_Set task_.
Gather, from the data below, each line in which the word "handed" occurs.

_Rows_.

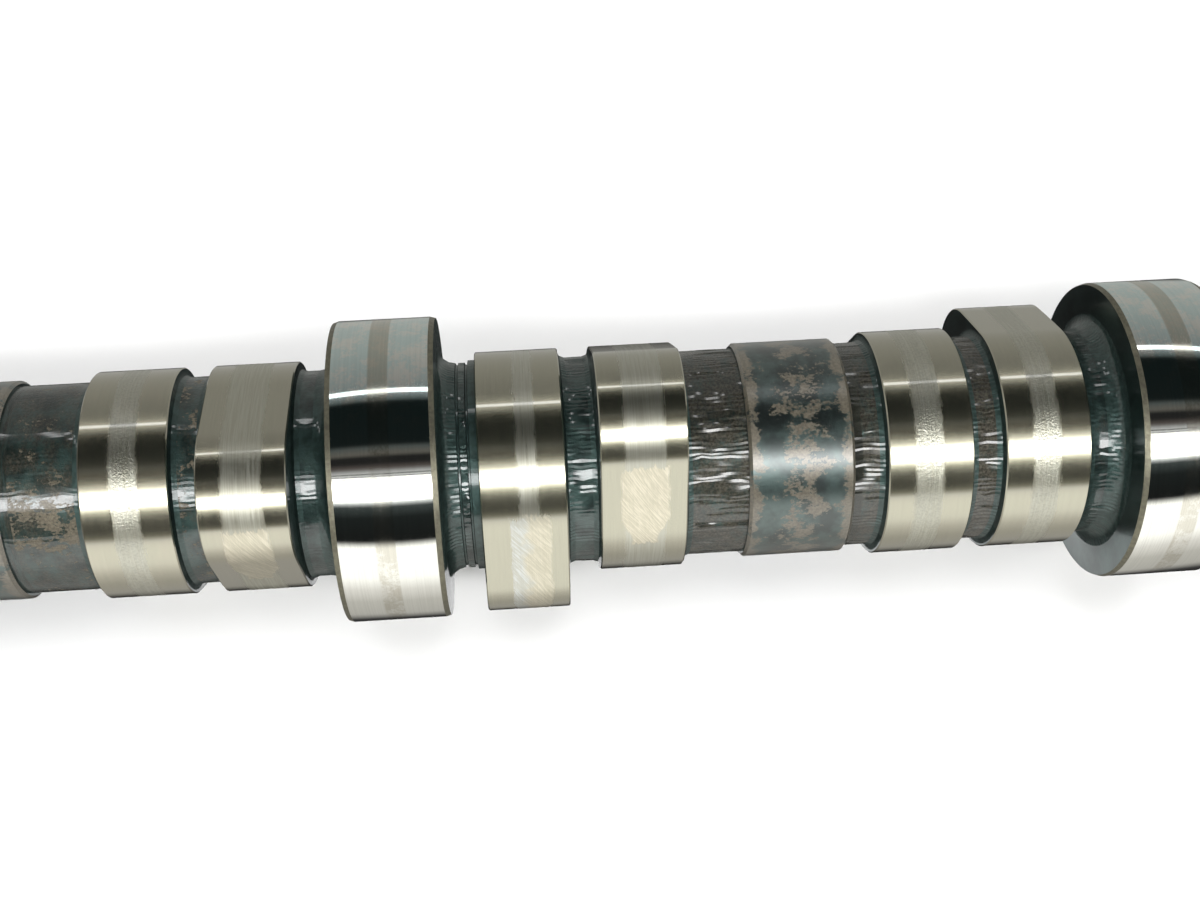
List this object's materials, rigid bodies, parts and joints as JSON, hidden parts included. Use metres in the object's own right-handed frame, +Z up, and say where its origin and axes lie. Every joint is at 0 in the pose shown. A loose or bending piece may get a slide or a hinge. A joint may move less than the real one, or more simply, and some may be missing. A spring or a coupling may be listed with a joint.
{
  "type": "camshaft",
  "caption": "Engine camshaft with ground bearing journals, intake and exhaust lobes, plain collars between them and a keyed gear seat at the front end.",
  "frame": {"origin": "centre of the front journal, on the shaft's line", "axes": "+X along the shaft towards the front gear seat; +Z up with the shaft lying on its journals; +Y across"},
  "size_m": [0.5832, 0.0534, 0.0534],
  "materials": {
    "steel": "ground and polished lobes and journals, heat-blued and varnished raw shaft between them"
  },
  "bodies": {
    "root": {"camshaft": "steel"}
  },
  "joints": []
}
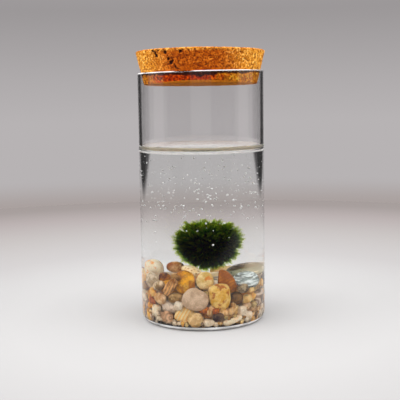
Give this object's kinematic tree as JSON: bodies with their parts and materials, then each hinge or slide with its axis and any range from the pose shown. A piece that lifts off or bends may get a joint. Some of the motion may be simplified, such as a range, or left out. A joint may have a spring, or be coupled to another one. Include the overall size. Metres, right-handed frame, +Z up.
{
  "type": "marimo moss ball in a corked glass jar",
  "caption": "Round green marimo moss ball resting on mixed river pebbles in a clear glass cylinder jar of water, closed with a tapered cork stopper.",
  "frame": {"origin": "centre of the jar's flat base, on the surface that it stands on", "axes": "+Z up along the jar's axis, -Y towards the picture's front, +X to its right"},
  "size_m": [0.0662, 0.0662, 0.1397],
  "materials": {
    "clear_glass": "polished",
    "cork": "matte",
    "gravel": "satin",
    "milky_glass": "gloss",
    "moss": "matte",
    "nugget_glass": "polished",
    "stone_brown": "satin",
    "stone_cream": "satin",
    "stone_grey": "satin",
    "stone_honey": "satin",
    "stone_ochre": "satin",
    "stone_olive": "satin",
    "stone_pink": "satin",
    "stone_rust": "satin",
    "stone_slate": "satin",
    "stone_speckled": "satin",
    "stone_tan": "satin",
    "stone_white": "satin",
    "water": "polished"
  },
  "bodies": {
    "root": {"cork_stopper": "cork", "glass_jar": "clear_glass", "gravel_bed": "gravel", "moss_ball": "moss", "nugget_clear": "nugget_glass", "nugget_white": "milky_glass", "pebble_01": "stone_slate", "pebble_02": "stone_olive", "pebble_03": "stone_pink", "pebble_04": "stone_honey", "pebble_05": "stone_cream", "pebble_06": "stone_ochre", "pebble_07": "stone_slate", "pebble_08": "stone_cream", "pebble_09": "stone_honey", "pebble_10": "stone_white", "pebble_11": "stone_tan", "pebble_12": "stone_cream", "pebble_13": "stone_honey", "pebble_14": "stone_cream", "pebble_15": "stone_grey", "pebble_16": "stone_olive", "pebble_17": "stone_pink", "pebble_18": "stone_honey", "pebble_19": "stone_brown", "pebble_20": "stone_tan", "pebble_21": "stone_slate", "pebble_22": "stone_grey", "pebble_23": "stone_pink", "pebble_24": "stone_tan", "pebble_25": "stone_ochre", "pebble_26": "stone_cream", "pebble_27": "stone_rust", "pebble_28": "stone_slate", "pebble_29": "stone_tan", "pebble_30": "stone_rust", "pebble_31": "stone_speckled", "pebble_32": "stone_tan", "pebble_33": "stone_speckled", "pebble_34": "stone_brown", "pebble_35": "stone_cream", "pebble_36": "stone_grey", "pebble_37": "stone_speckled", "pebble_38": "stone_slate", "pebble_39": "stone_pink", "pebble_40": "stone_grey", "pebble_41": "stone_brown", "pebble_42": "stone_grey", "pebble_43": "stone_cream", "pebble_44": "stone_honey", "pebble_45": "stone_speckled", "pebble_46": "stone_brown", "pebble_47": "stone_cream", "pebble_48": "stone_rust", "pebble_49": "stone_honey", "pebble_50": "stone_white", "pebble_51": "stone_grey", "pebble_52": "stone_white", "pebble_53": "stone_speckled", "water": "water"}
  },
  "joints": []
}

_Full solution_.
List this object's materials, rigid bodies, parts and joints as JSON, hidden parts included. Use metres in the object's own right-handed frame, +Z up, and say where its origin and axes lie. Every joint is at 0 in the pose shown. A loose or bending piece may get a slide or a hinge. A joint may move less than the real one, or more simply, and some may be missing. A spring or a coupling may be listed with a joint.
Give this object's kinematic tree as JSON: bodies with their parts and materials, then each hinge or slide with its axis and any range from the pose shown. A piece that lifts off or bends may get a joint. Some of the motion may be simplified, such as a range, or left out. A joint may have a spring, or be coupled to another one. Include the overall size. Metres, right-handed frame, +Z up.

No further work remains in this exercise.